Pelabuhan Baru Probolinggo Siap Dijadikan Pelabuhan Internasional

Gubernur Jatim Dr H Soekarwo mendampingi Menteri Perhubungan Budi Karya Sumadi melakukan peninjauan lokasi pelabuhan usai Penandatanganan Kerjasama Pemanfaatan Terminal Baru Pelabuhan Probolinggo.

Jatim Satu-satunya Provinsi Kelola Pelabuhan
Pemprov, Bhirawa
Gubernur Jatim Dr H Soekarwo menyatakan Pelabuhan Baru Probolinggo siap untuk dijadikan pelabuhan internasional. Sebab, pelabuhan tersebut telah memiliki sertifikat pernyataan pemenuhan keamanan fasilitas pelabuhan yang diterbitkan Kemenhub RI, berdasarkan International Code For Security of Ships and Port Facilities (ISPS Code).
Karena itu, kedepan Pelabuhan Baru Probolinggo akan terus dikembangkan. Pemprov Jatim sendiri telah mengalokasikan dana melalui APBD senilai lebih dari Rp300 miliar untuk membangun infrastruktur pelabuhan tersebut.

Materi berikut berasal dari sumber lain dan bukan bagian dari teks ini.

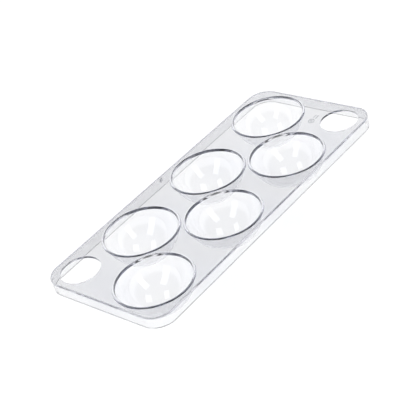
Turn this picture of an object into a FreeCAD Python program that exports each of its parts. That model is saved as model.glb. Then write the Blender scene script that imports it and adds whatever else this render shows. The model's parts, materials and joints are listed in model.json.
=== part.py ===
"""Clear six-egg tray: one injection-moulded tray, written as its named regions.

Millimetres, +Z up. The origin is on the surface that the tray stands on, under the tray's centre.
X runs along the tray's length and Y across its width, from the front row of cups to the back row.

The deck is a thin plate. Each cup hangs in a round opening of the deck from a raised lip, and a
skirt runs round the deck's edge. Neighbouring regions meet face to face and never overlap.
"""

import FreeCAD, Part
import math
import os

from FreeCAD import Vector

# ---------------------------------------------------------------- driving dimensions

# Egg cup: part of a ball, cut off flat at its foot.
CUP_BALL_RADIUS = 23.0       # outside of the ball that the cup's outer wall follows
CUP_WALL = 0.8
CUP_DEPTH = 19.2             # from the deck's top face down to the foot
FOOT_RADIUS = 3.6            # flat that the tray stands on, under each cup

# Lip: the raised, rounded ring round each cup's mouth.
LIP_OVERHANG = 0.5           # how far the lip reaches outside the cup's ball
LIP_HEIGHT = 0.6             # above the deck's top face

# Layout: two rows of three cups, the back row shifted by half a pitch.
CUPS_PER_ROW = 3
LIP_GAP = 1.0                # between a front lip and the nearest back lip
ROW_GAP = 14.3               # between two lips of one row
END_MARGIN = 2.4             # from the outermost lip to the tray's end
SIDE_MARGIN = 2.5            # from a row's lips to the tray's long side

# Deck and skirt.
DECK_THICKNESS = 1.2
DECK_EDGE_ROUND = 0.6        # along the deck's upper outer edge
CORNER_RADIUS = 12.0         # of the tray's outline
SKIRT_DROP = 7.3             # from the deck's top face to the skirt's lower edge
SKIRT_WALL = 1.3
SKIRT_EDGE_ROUND = 0.15      # on both sides of the skirt's lower edge

# Finger holes, one at each end, in opposite corners.
FINGER_HOLE_RADIUS = 11.8
FINGER_HOLE_MARGIN = 3.9     # from the hole to the tray's end and to its long side

# Gate vestige: what is left of the sprue, on the back of the skirt.
GATE_WIDTH = 2.2
GATE_PROUD = 0.5
GATE_DROP = 3.4
GATE_EDGE_ROUND = 0.25

# Moulding mark: a plain raised ring round a pip, and two bars beside it.
MARK_HEIGHT = 0.3
MARK_RING_RADIUS = 2.1
MARK_LINE = 0.7
MARK_PIP_RADIUS = 0.7
MARK_BAR_LENGTH = 3.6
MARK_GAP = 1.0               # between the ring and the bars, and between the two bars
MARK_PLACE = 0.4             # how far from the right finger hole towards the nearest back lip

# ---------------------------------------------------------------- worked-out sizes

CUP_BALL_CENTRE_Z = math.sqrt(CUP_BALL_RADIUS ** 2 - FOOT_RADIUS ** 2)
CUP_INNER_RADIUS = CUP_BALL_RADIUS - CUP_WALL
LIP_RADIUS = CUP_BALL_RADIUS + LIP_OVERHANG

DECK_TOP = CUP_DEPTH
DECK_BOTTOM = DECK_TOP - DECK_THICKNESS
SKIRT_BOTTOM = DECK_TOP - SKIRT_DROP

HALF_PITCH = LIP_RADIUS + ROW_GAP / 2
ROW_SPACING = math.sqrt((2 * LIP_RADIUS + LIP_GAP) ** 2 - HALF_PITCH ** 2)
HALF_LENGTH = (2 * CUPS_PER_ROW - 1) * HALF_PITCH / 2 + LIP_RADIUS + END_MARGIN
HALF_WIDTH = ROW_SPACING / 2 + LIP_RADIUS + SIDE_MARGIN

FINGER_HOLE_X = HALF_LENGTH - FINGER_HOLE_MARGIN - FINGER_HOLE_RADIUS
FINGER_HOLE_Y = HALF_WIDTH - FINGER_HOLE_MARGIN - FINGER_HOLE_RADIUS

COLUMN_NAMES = ("left", "middle", "right")
Z_AXIS = Vector(0, 0, 1)


# ---------------------------------------------------------------- helpers


def point(x, y, z):
    """A point, for outlines."""
    return Vector(x, y, z)


def line(a, b):
    """A straight edge."""
    return Part.LineSegment(a, b).toShape()


def arc(a, middle, b):
    """An arc's edge through three points."""
    return Part.Arc(a, middle, b).toShape()


def turned(edges, angle=360.0):
    """The solid that a closed outline in the XZ plane sweeps round the Z axis."""
    face = Part.Face(Part.Wire(edges))
    return face.revolve(Vector(0, 0, 0), Z_AXIS, angle)


def ball_point(radius, z):
    """The point at height z on the ball of this radius, concentric with the cup's ball."""
    return point(math.sqrt(radius ** 2 - (z - CUP_BALL_CENTRE_Z) ** 2), 0, z)


def ball_arc(radius, z_from, z_to):
    """The meridian of that ball between two heights, through the height half way."""
    return arc(
        ball_point(radius, z_from),
        ball_point(radius, (z_from + z_to) / 2),
        ball_point(radius, z_to),
    )


def rounded_outline(z):
    """The tray's outline, a rectangle with round corners, as a face at height z."""
    plate = Part.makeBox(
        2 * HALF_LENGTH, 2 * HALF_WIDTH, 1, point(-HALF_LENGTH, -HALF_WIDTH, z)
    )
    corners = [edge for edge in plate.Edges if is_upright(edge)]
    rounded = plate.makeFillet(CORNER_RADIUS, corners)
    return min(rounded.Faces, key=lambda face: face.CenterOfMass.z)


def is_upright(edge):
    """True if an edge runs parallel to Z."""
    run = edge.Vertexes[-1].Point.sub(edge.Vertexes[0].Point)
    return abs(run.x) < 1e-6 and abs(run.y) < 1e-6


def cup_places():
    """The name, x and y of each cup: the front row is shifted left, the back row right."""
    places = []
    for column, name in enumerate(COLUMN_NAMES):
        x_front = (2 * column - CUPS_PER_ROW + 0.5) * HALF_PITCH
        places.append(("front_" + name, x_front, -ROW_SPACING / 2))
        places.append(("back_" + name, x_front + HALF_PITCH, ROW_SPACING / 2))
    return places


def finger_hole_places():
    """The x and y of the two finger holes: at the back on the left, at the front on the right."""
    return [(-FINGER_HOLE_X, FINGER_HOLE_Y), (FINGER_HOLE_X, -FINGER_HOLE_Y)]


# ---------------------------------------------------------------- regions of the tray


def deck():
    """The plate, with six openings for the lips and two finger holes."""
    plate = rounded_outline(DECK_BOTTOM).extrude(Vector(0, 0, DECK_THICKNESS))
    rim = [edge for edge in plate.Edges if edge.BoundBox.ZMin > DECK_TOP - 1e-6]
    plate = plate.makeFillet(DECK_EDGE_ROUND, rim)
    openings = [(x, y, LIP_RADIUS) for _, x, y in cup_places()]
    openings += [(x, y, FINGER_HOLE_RADIUS) for x, y in finger_hole_places()]
    for x, y, radius in openings:
        plate = plate.cut(Part.makeCylinder(radius, DECK_THICKNESS, point(x, y, DECK_BOTTOM)))
    return plate


def cup_wall():
    """One bowl, on the Z axis: a ball's shell, flat at the foot, up to the deck's lower face."""
    inner_floor = CUP_BALL_CENTRE_Z - CUP_INNER_RADIUS
    outer_top = ball_point(CUP_BALL_RADIUS, DECK_BOTTOM)
    inner_top = ball_point(CUP_INNER_RADIUS, DECK_BOTTOM)
    return turned(
        [
            line(point(0, 0, 0), point(FOOT_RADIUS, 0, 0)),
            ball_arc(CUP_BALL_RADIUS, 0, DECK_BOTTOM),
            line(outer_top, inner_top),
            ball_arc(CUP_INNER_RADIUS, DECK_BOTTOM, inner_floor),
            line(point(0, 0, inner_floor), point(0, 0, 0)),
        ]
    )


def cup_lip():
    """One lip, on the Z axis: it carries the bowl's inner face up to a rounded crest."""
    outer_low = point(LIP_RADIUS, 0, DECK_BOTTOM)
    outer_high = point(LIP_RADIUS, 0, DECK_TOP)
    inner_high = ball_point(CUP_INNER_RADIUS, DECK_TOP)
    inner_low = ball_point(CUP_INNER_RADIUS, DECK_BOTTOM)
    crest = point((LIP_RADIUS + inner_high.x) / 2, 0, DECK_TOP + LIP_HEIGHT)
    return turned(
        [
            line(outer_low, outer_high),
            arc(outer_high, crest, inner_high),
            ball_arc(CUP_INNER_RADIUS, DECK_TOP, DECK_BOTTOM),
            line(inner_low, outer_low),
        ]
    )


def skirt_outline():
    """The skirt's section in the XZ plane, its outer face at x = 0 and its inside at x < 0."""
    round_in = -SKIRT_WALL + SKIRT_EDGE_ROUND
    low = SKIRT_BOTTOM + SKIRT_EDGE_ROUND
    slant = SKIRT_EDGE_ROUND * (1 - math.sqrt(0.5))
    return [
        line(point(0, 0, DECK_BOTTOM), point(-SKIRT_WALL, 0, DECK_BOTTOM)),
        line(point(-SKIRT_WALL, 0, DECK_BOTTOM), point(-SKIRT_WALL, 0, low)),
        arc(
            point(-SKIRT_WALL, 0, low),
            point(-SKIRT_WALL + slant, 0, SKIRT_BOTTOM + slant),
            point(round_in, 0, SKIRT_BOTTOM),
        ),
        line(point(round_in, 0, SKIRT_BOTTOM), point(-SKIRT_EDGE_ROUND, 0, SKIRT_BOTTOM)),
        arc(
            point(-SKIRT_EDGE_ROUND, 0, SKIRT_BOTTOM),
            point(-slant, 0, SKIRT_BOTTOM + slant),
            point(0, 0, low),
        ),
        line(point(0, 0, low), point(0, 0, DECK_BOTTOM)),
    ]


def skirt_straight(length):
    """A straight stretch of skirt, running along Y about the X axis, facing +X."""
    face = Part.Face(Part.Wire(skirt_outline()))
    face.translate(Vector(0, -length / 2, 0))
    return face.extrude(Vector(0, length, 0))


def skirt_corner():
    """The skirt's quarter turn from facing +X to facing +Y, about the Z axis."""
    outline = Part.Wire(skirt_outline())
    outline.translate(Vector(CORNER_RADIUS, 0, 0))
    return turned(outline.Edges, 90.0)


def skirt_pieces():
    """The four straight walls of the skirt and its four corners, by name."""
    long_run = 2 * (HALF_LENGTH - CORNER_RADIUS)
    short_run = 2 * (HALF_WIDTH - CORNER_RADIUS)
    straights = {
        "skirt_right": (short_run, HALF_LENGTH, 0, 0),
        "skirt_back": (long_run, 0, HALF_WIDTH, 90),
        "skirt_left": (short_run, -HALF_LENGTH, 0, 180),
        "skirt_front": (long_run, 0, -HALF_WIDTH, 270),
    }
    x = HALF_LENGTH - CORNER_RADIUS
    y = HALF_WIDTH - CORNER_RADIUS
    corners = {
        "skirt_corner_back_right": (x, y, 0),
        "skirt_corner_back_left": (-x, y, 90),
        "skirt_corner_front_left": (-x, -y, 180),
        "skirt_corner_front_right": (x, -y, 270),
    }
    pieces = {}
    for name, (length, x_at, y_at, angle) in straights.items():
        pieces[name] = placed(skirt_straight(length), x_at, y_at, angle)
    for name, (x_at, y_at, angle) in corners.items():
        pieces[name] = placed(skirt_corner(), x_at, y_at, angle)
    return pieces


def placed(shape, x, y, angle=0):
    """A shape turned about the Z axis and then moved."""
    shape.rotate(Vector(0, 0, 0), Z_AXIS, angle)
    shape.translate(Vector(x, y, 0))
    return shape


def gate_vestige():
    """The trimmed stub of the gate, half way along the back of the skirt."""
    stub = Part.makeBox(
        GATE_WIDTH, GATE_PROUD, GATE_DROP,
        point(-GATE_WIDTH / 2, HALF_WIDTH, DECK_TOP - DECK_EDGE_ROUND - GATE_DROP),
    )
    outer = [
        edge for edge in stub.Edges
        if edge.BoundBox.YMin > HALF_WIDTH + GATE_PROUD - 1e-6
    ]
    return stub.makeFillet(GATE_EDGE_ROUND, outer)


def mark_centre():
    """The middle of the mark, on the line from the right finger hole to the nearest back lip."""
    hole = point(*finger_hole_places()[-1], DECK_TOP)
    _, lip_x, lip_y = cup_places()[-1]
    towards_lip = point(lip_x, lip_y, DECK_TOP).sub(hole)
    free_run = towards_lip.Length - FINGER_HOLE_RADIUS - LIP_RADIUS
    return hole.add(towards_lip.normalize().multiply(FINGER_HOLE_RADIUS + MARK_PLACE * free_run))


def mould_mark():
    """A raised ring round a pip, and two bars, between the right finger hole and a back lip."""
    centre = mark_centre()
    half_width = MARK_RING_RADIUS + (MARK_GAP + MARK_BAR_LENGTH) / 2
    ring_centre = centre.sub(point(half_width - MARK_RING_RADIUS, 0, 0))
    ring = Part.makeCylinder(MARK_RING_RADIUS, MARK_HEIGHT, ring_centre).cut(
        Part.makeCylinder(MARK_RING_RADIUS - MARK_LINE, MARK_HEIGHT, ring_centre)
    )
    marks = [ring, Part.makeCylinder(MARK_PIP_RADIUS, MARK_HEIGHT, ring_centre)]
    for y_low in (MARK_GAP / 2, -MARK_GAP / 2 - MARK_LINE):
        corner = centre.add(point(half_width - MARK_BAR_LENGTH, y_low, 0))
        marks.append(Part.makeBox(MARK_BAR_LENGTH, MARK_LINE, MARK_HEIGHT, corner))
    return Part.makeCompound(marks)


# ---------------------------------------------------------------- the tray


def tray():
    """Every region of the tray, by node name."""
    regions = {"deck": deck()}
    regions.update(skirt_pieces())
    for name, x, y in cup_places():
        regions["egg_cup_" + name] = placed(cup_wall(), x, y)
        regions["cup_lip_" + name] = placed(cup_lip(), x, y)
    regions["gate_vestige"] = gate_vestige()
    regions["mould_mark"] = mould_mark()
    return regions


def main():
    """Write one STEP file for each region."""
    os.makedirs("parts", exist_ok=True)
    for name, shape in tray().items():
        shape.exportStep("parts/" + name + ".step")
        print(f"{name:28s} {len(shape.Solids):2d} solid(s) {shape.Volume:10.1f} mm3")
    print(f"length {2 * HALF_LENGTH:.2f}  width {2 * HALF_WIDTH:.2f}  deck top {DECK_TOP:.2f}")


main()
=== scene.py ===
"""Looks of the clear six-egg tray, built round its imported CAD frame.

Metres, in the frame's own axes: X along the tray, Y from the front row of cups to the back row, +Z up.
The tray is one injection moulding. Each region of it is a closed mesh of its own, and where two
regions meet inside the moulding their faces carry a material that shows nothing, so that light
crosses from one to the next as it does in one piece of plastic.
"""

import json
import logging
import math
from dataclasses import dataclass, field
from enum import Enum
from typing import Callable

import bmesh
import bpy
from mathutils import Matrix, Quaternion, Vector


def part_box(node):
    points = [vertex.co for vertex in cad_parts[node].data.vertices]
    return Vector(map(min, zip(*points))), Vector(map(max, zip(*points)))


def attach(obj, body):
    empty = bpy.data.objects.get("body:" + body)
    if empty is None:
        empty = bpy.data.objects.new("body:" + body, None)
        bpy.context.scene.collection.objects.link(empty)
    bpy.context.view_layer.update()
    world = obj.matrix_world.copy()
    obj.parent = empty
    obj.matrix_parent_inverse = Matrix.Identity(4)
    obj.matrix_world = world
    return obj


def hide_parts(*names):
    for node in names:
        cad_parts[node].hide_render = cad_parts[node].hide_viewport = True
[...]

Hingga 2016, total luas lahan pelabuhan telah mencapai 23,12 hektare.
Adapun untuk sisi laut yang dibangun dengan dana APBN telah terbangun dua dermaga, yaitu dermaga satu berdimensi 93 m x 18,5 m dengan kedalaman -5 mean low water springs (MLWS) dan dermaga dua berdimensi 229 m x 31 m dengan kedalaman -10 MLWS.
“Ke depan, pengembangan yang dilakukan adalah membangun dermaga tiga dengan kedalaman -13 MLWS dan dermaga empat dengan kedalaman -16 MLWS agar bisa melayani kapal container dan curah dengan  kapasitas yang lebih besar,” ungkap Gubernur Soekarwo, saat penandatanganan Perjanjian Kerjasama Pemanfaatan (KSP) Terminal Baru Pelabuhan Baru Probolinggo antara Kementerian Perhubungan dengan PT Delta Artha Bahari Nusantara, BUMD milik Pemprov Jatim, di Terminal Baru Pelabuhan Probolinggo, Minggu (20/8).

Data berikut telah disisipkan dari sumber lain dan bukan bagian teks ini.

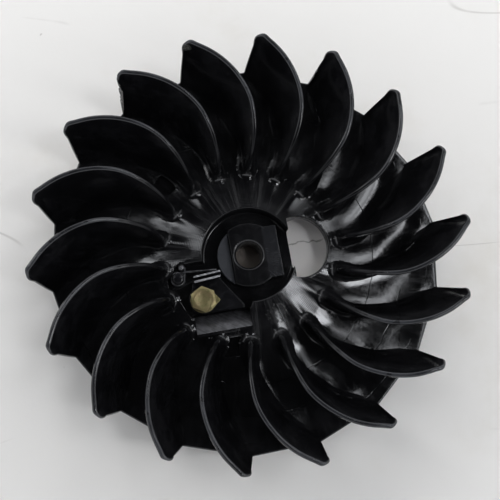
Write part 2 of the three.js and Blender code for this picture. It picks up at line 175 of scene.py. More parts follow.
POCKET_OUTLINE = [
    (-10, 0.6), (-34, 0.6), (-39.8, -2.6), (-40.2, -9.5), (-36.6, -14),
    (-33.2, -22.4), (-31.6, -25.2), (-3.6, -25.2), (-1.6, -21.2), (-8, -10),
]
PAD_OUTLINE = [(-9, 4), (-36, 4), (-43.5, -2), (-44, -11), (-35.5, -26), (-34, -34), (-6, -34), (1, -20)]
BLADE_KEEP_OUT = [
    (-10, 2.2), (-34.5, 2.2), (-41.6, -2), (-42, -10.5), (-38.6, -15.2),
    (-34.8, -27), (-32.2, -36.4), (-3, -36.4), (-1, -20),
]
PAWL_OUTLINE = [
    (-25, -24.4), (-6.4, -24.4), (-5.6, -23), (-15.2, -8.6), (-15.2, -5.3), (-28, -6.1), (-30, -13),
]
FLANGE_OUTLINE = [(-28, -9.5), (-15.3, -8.4), (-14.9, -5.1), (-28, -6.1)]
CHANNEL_OUTLINE = [(-30, -8.7), (-13, -7.3), (-13, -5.9), (-30, -7.1)]  # between the flange's two walls


# ---------------------------------------------------------------- plane geometry

def polar(radius, degrees):
    a = np.radians(degrees)
    return np.stack([radius * np.cos(a), radius * np.sin(a)], axis=-1)


def unit(vectors):
    return vectors / np.maximum(np.linalg.norm(vectors, axis=-1, keepdims=True), 1e-9)


def smooth_step(low, high, value):
    t = np.clip((value - low) / (high - low), 0, 1)
    return t * t * (3 - 2 * t)


def spline(knots, values, at):
    """Smooth curve through values given at knots: each tangent is the mean slope of its two neighbours."""
    knots = np.asarray(knots, float)
    values = np.asarray(values, float)
    slopes = np.gradient(values, knots, axis=0)
    i = np.clip(np.searchsorted(knots, at, side="right") - 1, 0, len(knots) - 2)
    span = knots[i + 1] - knots[i]
    t = (at - knots[i]) / span
    if values.ndim > 1:
        t = t[:, None]
        span = span[:, None]
    return (
        (2 * t**3 - 3 * t**2 + 1) * values[i] + (t**3 - 2 * t**2 + t) * span * slopes[i]
        + (3 * t**2 - 2 * t**3) * values[i + 1] + (t**3 - t**2) * span * slopes[i + 1]
    )


def rounded(outline, radius, steps=6):
    """Outline, turned anticlockwise, with each corner rounded to about this radius."""
    corners = np.array(outline, float)
    if np.sum(np.cross(corners, np.roll(corners, -1, axis=0))) < 0:
        corners = corners[::-1]
    points = []
    for i, corner in enumerate(corners):
        to_last = corners[i - 1] - corner
        to_next = corners[(i + 1) % len(corners)] - corner
        back = unit(to_last)
        ahead = unit(to_next)
        half_angle = math.acos(np.clip(back @ ahead, -1, 1)) / 2
        room = min(np.linalg.norm(to_last), np.linalg.norm(to_next))
        reach = min(radius / math.tan(half_angle), 0.45 * room)
        start = corner + back * reach
        end = corner + ahead * reach
        for t in np.linspace(0, 1, steps):
            points.append((1 - t) ** 2 * start + 2 * t * (1 - t) * corner + t**2 * end)
    return np.array(points)


def outward(outline):
    """Unit normal at each point of an anticlockwise outline."""
    along = unit(np.roll(outline, -1, axis=0) - np.roll(outline, 1, axis=0))
    return np.stack([along[:, 1], -along[:, 0]], axis=-1)


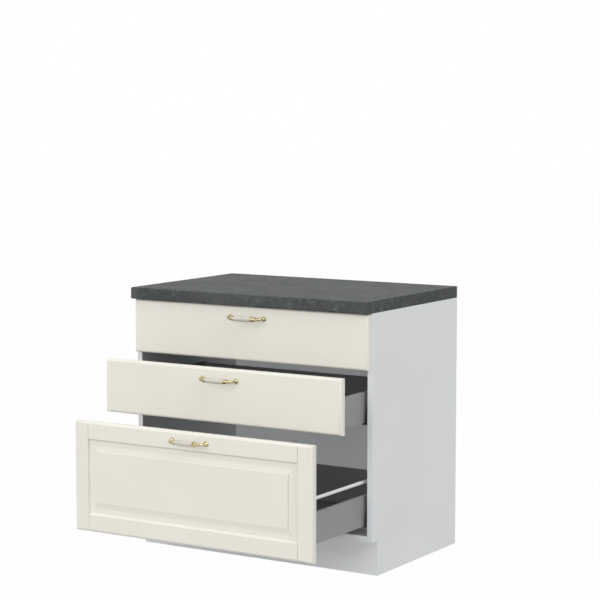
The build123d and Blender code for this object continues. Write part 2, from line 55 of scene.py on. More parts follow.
# ---------------------------------------------------------------- shader expressions
def linear(red, green, blue):
    """The linear colour of a display colour written in 0-255."""
    def channel(value):
        value /= 255
        return value / 12.92 if value <= 0.04045 else ((value + 0.055) / 1.055) ** 2.4
    return (channel(red), channel(green), channel(blue), 1.0)


class Wire:
    """The output of a shader node, used in ordinary arithmetic."""

    def __init__(self, graph, socket):
        self.graph = graph
        self.socket = socket

    def maths(self, operation, other):
        return self.graph.node("ShaderNodeMath", {"operation": operation}, {0: self, 1: other})

    def __add__(self, other):
        return self.maths("ADD", other)

    def __mul__(self, other):
        return self.maths("MULTIPLY", other)

    __radd__ = __add__
    __rmul__ = __mul__

    def span(self, low, high):
        """0 at low and below, 1 at high and above, eased between them."""
        settings = {"clamp": True, "interpolation_type": "SMOOTHSTEP"}
        values = {"Value": self, "From Min": low, "From Max": high}
        return self.graph.node("ShaderNodeMapRange", settings, values)


class Graph:
    """The nodes of a material or of the surround."""

    def __init__(self, owner):
        owner.use_nodes = True
        self.tree = owner.node_tree

    def feed(self, socket, value):
        """Link the socket to a wire, or set it to a plain value."""
        if isinstance(value, Wire):
            self.tree.links.new(value.socket, socket)
        else:
            socket.default_value = value

    def node(self, kind, settings=None, values=None, output=0):
        """The wire of a new node, which gets its settings first and then its sockets' values."""
        new = self.tree.nodes.new(kind)
        for name, setting in (settings or {}).items():
            setattr(new, name, setting)
        for name, value in (values or {}).items():
            self.feed(new.inputs[name], value)
        return Wire(self, new.outputs[output])

    def seen(self):
        """At least 1 for what the camera or a reflection sees, 0 for what lights the object."""
        rays = ("Is Camera Ray", "Is Glossy Ray", "Is Transmission Ray")
        camera, glossy, clear = (self.node("ShaderNodeLightPath", output=ray) for ray in rays)
        return camera + glossy + clear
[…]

Dengan ditandatanganinya KSP ini, Pemprov Jatim secara resmi mengelola sepenuhnya Pelabuhan Baru Probolinggo. Dan menjadikan Pemprov Jatim satu-satunya provinsi di Indonesia yang memperoleh izin Pemerintah Pusat untuk mengelola pelabuhan.
Pakde Karwo, sapaan akrab Gubernur Soekarwo mengatakan, keberadaan Pelabuhan Baru Probolinggo  menekan ongkos transportasi hingga 32 persen. Hal tersebut menguntungkan perusahaan-perusahaan yang berada di Probolinggo dan sekitarnya. Karena, kegiatan bongkar muat tidak lagi dilakukan di Surabaya, tapi bisa di Probolinggo.
“Pelabuhan ini sangat membantu mengurangi kepadatan Pelabuhan Tanjung Perak di Surabaya karena mampu membantu keperluan bongkar muat untuk wilayah Pasuruan-Probolinggo-Situbondo-Bondowoso dan sekitarnya. Ongkos transportasinya jadi lebih efisien hingga 32 persen,” katanya.
Pada awalnya, lanjut Pakde Karwo, Pelabuhan Baru Probolinggo dibangun dan dikembangkan dengan tujuan sebagai back up system transport akibat bencana lumpur Lapindo. Namun dalam perkembangannya, pelabuhan ini mampu berperan lebih dan menjadi salah satu motor penggerak ekonomi.
Hal itu dibuktikan dengan perkembangan arus bongkar muat barang di pelabuhan Baru Probolinggo yang cukup signifikan dan terus meningkat dari tahun ke tahun. Tercatat rata-rata kunjungan kapal per-bulan pada 2016 sebesar 25 kapal/bulan, pada Juli 2017 jumlah itu meningkat menjadi 36 kapal/bulan atau naik 44 persen. Sedangkan rata-rata volume bongkar muat per bulan pada 2016 sebesar 36.048 T/M3. Kemudian pada Juli 2017, jumlah itu meningkat 137,70 persen menjadi 85.686 T/M3.
Tercatat sejumlah perusahaan memanfaatkan pelabuhan ini antara lain PT Cheil Chedang Indonesia, PT Tjiwi Kimia dan industri-industri di daerah Ngoro Mojokerto. Keberadaan pelabuhan baru ini juga sudah bisa melayani berbagai kepentingan ekonomi, seperti pengiriman batu bara, aspal curah, tepung dari NTB dan Semen serta pengiriman sebanyak 1.500 ton beras Bulog ke berbagai wilayah di Indonesia.